━━━ Provided data

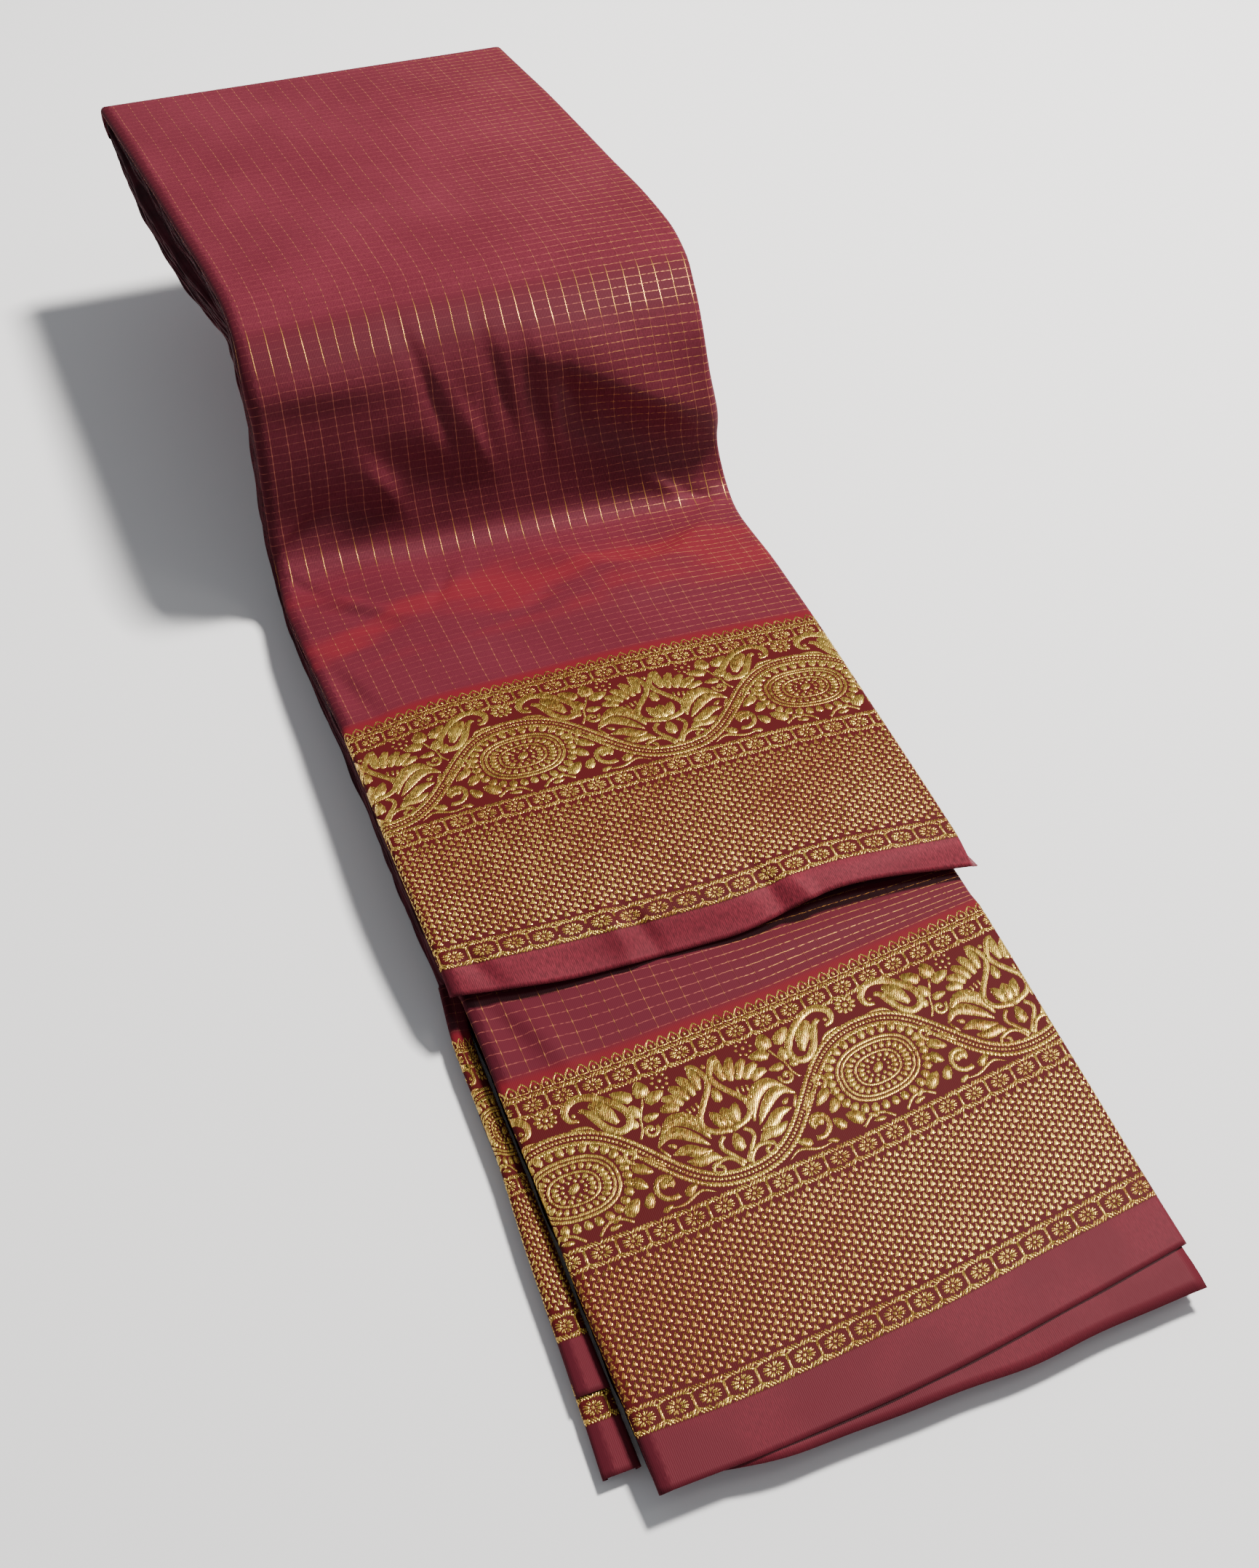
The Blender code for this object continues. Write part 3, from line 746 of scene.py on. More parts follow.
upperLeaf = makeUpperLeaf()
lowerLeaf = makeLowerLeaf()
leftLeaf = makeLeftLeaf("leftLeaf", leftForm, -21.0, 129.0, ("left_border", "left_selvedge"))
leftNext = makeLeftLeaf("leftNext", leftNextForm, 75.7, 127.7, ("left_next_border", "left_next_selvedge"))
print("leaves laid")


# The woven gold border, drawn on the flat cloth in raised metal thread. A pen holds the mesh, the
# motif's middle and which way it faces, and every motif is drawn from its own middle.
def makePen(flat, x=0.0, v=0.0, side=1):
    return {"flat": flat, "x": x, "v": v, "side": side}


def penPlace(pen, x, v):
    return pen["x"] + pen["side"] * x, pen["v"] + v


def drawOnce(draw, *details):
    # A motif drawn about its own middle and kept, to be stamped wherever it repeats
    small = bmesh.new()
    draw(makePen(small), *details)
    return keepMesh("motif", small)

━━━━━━
━━━ Provided data

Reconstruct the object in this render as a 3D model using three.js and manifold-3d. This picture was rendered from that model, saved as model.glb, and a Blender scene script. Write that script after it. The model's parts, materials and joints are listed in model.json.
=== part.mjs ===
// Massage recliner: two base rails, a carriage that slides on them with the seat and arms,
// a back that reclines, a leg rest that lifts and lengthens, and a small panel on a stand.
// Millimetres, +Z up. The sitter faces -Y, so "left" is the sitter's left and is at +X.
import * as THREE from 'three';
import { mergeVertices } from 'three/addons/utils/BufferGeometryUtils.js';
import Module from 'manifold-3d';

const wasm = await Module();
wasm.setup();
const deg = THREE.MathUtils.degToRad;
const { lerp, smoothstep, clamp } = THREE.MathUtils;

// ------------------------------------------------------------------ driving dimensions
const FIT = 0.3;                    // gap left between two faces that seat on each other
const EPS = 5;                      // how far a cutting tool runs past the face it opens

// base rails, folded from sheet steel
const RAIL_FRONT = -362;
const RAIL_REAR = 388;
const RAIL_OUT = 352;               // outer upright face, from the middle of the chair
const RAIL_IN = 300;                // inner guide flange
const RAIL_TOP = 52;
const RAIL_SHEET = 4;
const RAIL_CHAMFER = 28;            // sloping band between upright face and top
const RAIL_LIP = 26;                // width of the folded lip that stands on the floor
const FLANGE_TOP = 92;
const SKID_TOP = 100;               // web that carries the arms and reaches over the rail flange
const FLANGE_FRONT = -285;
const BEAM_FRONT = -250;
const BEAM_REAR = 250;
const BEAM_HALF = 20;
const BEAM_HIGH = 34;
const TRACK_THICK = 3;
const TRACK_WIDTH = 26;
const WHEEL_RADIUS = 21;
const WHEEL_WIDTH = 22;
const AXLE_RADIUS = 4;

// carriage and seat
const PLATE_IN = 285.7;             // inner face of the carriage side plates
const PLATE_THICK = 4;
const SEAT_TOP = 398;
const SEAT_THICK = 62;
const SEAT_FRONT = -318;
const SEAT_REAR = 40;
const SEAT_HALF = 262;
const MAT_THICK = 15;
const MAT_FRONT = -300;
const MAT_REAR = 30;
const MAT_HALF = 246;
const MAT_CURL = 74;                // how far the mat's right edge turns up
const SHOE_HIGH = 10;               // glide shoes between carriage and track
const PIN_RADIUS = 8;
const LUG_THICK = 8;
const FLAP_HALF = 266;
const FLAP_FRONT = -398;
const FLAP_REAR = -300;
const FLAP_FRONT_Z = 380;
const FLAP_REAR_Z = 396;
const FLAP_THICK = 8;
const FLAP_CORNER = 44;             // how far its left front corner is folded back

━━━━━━

**What is required:** Return only the stretch of the material above from the line holding "Reconstruct the object" through the line holding "import Module from 'manifold-3d';", copied exactly.

**Answer to this problem:**
Reconstruct the object in this render as a 3D model using three.js and manifold-3d. This picture was rendered from that model, saved as model.glb, and a Blender scene script. Write that script after it. The model's parts, materials and joints are listed in model.json.
=== part.mjs ===
// Massage recliner: two base rails, a carriage that slides on them with the seat and arms,
// a back that reclines, a leg rest that lifts and lengthens, and a small panel on a stand.
// Millimetres, +Z up. The sitter faces -Y, so "left" is the sitter's left and is at +X.
import * as THREE from 'three';
import { mergeVertices } from 'three/addons/utils/BufferGeometryUtils.js';
import Module from 'manifold-3d';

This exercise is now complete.